Instructions for the task
Select the lines that hold the word "Blender" and copy each one.

══ Dataset records

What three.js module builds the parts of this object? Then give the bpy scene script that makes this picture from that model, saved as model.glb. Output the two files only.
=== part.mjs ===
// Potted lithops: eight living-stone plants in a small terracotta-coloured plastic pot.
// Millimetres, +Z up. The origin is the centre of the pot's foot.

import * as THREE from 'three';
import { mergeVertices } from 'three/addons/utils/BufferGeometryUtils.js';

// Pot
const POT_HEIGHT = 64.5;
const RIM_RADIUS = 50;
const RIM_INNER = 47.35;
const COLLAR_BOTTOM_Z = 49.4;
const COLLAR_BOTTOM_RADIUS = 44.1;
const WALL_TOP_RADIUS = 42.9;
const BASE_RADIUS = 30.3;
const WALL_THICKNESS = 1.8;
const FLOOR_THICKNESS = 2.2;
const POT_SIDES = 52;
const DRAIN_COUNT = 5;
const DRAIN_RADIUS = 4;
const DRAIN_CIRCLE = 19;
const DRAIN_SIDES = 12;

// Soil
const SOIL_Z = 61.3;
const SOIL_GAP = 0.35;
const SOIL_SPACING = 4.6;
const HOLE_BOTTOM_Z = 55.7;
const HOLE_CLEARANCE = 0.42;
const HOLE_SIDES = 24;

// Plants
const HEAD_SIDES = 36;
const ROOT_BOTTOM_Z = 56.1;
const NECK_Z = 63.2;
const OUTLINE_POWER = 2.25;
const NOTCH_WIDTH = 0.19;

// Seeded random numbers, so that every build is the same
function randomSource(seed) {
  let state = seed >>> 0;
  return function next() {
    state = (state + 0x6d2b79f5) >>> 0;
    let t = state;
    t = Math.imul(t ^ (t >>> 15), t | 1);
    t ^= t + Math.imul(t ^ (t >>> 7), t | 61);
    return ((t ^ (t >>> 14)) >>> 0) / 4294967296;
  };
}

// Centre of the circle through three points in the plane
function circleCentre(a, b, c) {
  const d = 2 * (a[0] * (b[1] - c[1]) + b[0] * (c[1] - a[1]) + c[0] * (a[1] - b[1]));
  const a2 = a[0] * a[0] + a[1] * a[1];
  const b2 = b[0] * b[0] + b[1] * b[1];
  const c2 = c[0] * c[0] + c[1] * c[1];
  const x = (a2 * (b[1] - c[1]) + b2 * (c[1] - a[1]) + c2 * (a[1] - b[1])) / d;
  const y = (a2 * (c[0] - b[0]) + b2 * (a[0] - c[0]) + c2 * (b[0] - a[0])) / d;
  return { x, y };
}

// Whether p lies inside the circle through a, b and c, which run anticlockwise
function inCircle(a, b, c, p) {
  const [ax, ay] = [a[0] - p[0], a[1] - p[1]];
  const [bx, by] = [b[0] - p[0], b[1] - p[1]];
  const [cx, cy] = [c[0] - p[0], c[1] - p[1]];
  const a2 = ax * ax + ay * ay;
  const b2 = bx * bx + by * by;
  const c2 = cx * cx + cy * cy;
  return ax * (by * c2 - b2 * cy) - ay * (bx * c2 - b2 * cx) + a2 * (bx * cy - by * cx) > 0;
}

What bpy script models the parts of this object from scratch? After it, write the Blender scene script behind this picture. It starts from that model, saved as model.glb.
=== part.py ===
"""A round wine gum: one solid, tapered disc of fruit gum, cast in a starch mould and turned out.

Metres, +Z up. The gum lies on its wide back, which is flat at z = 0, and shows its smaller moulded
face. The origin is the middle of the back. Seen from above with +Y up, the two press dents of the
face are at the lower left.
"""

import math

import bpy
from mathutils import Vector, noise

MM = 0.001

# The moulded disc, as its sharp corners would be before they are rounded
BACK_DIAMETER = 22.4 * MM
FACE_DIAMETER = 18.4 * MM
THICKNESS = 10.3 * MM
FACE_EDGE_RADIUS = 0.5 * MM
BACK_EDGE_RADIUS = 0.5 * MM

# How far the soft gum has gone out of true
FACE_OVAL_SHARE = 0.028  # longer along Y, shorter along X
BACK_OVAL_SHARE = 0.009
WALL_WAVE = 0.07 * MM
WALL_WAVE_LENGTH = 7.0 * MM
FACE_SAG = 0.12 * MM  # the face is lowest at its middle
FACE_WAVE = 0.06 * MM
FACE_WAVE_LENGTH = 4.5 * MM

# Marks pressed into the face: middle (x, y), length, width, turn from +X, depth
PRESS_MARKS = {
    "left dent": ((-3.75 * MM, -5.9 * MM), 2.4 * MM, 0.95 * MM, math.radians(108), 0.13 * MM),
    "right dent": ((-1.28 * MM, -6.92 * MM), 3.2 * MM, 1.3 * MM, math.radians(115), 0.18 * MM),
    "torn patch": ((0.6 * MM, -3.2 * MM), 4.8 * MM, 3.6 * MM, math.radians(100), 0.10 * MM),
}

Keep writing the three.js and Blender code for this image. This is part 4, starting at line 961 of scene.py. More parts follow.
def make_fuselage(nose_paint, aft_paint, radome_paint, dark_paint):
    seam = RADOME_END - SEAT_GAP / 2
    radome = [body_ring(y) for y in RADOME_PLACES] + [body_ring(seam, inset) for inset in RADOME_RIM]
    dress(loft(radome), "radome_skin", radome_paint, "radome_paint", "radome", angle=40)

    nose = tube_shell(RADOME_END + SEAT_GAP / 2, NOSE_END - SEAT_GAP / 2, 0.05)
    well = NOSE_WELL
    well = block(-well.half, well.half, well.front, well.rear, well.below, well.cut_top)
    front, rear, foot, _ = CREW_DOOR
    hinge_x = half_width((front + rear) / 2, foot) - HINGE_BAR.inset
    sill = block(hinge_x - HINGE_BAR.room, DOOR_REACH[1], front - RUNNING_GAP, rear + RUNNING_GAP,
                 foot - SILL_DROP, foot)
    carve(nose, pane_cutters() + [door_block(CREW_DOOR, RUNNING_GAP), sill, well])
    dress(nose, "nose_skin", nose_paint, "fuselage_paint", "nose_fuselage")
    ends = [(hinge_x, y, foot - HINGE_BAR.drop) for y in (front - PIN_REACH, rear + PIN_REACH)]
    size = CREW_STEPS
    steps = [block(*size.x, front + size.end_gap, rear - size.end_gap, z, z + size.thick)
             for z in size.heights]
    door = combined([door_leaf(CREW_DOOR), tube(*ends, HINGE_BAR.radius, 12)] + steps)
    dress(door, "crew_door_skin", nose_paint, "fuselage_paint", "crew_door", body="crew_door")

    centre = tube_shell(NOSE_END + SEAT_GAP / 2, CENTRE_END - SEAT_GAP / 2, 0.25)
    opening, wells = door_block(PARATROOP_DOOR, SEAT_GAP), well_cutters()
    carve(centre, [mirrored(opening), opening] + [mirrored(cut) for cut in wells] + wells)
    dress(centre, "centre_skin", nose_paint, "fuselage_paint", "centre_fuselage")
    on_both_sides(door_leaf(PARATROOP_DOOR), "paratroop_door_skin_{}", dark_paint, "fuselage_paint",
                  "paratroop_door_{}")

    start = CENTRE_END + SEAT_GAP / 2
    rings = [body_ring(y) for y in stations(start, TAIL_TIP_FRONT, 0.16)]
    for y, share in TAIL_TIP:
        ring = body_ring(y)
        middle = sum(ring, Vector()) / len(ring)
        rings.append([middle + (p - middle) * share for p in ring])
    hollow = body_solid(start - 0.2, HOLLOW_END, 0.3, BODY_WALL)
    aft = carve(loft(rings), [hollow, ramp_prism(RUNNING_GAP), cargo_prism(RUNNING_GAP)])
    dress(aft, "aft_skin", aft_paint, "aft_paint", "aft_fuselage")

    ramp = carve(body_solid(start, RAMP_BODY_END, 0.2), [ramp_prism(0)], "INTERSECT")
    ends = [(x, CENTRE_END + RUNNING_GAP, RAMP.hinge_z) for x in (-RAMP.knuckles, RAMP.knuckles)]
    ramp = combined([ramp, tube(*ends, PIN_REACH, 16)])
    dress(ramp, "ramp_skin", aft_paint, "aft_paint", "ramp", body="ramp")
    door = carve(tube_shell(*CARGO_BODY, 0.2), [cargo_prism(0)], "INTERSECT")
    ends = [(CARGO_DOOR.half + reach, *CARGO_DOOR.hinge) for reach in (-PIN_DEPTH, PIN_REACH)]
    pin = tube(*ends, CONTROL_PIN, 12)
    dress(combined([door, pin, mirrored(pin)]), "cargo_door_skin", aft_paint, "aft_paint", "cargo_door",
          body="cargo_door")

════

Task response
What bpy script models the parts of this object from scratch? After it, write the Blender scene script behind this picture. It starts from that model, saved as model.glb.
Keep writing the three.js and Blender code for this image. This is part 4, starting at line 961 of scene.py. More parts follow.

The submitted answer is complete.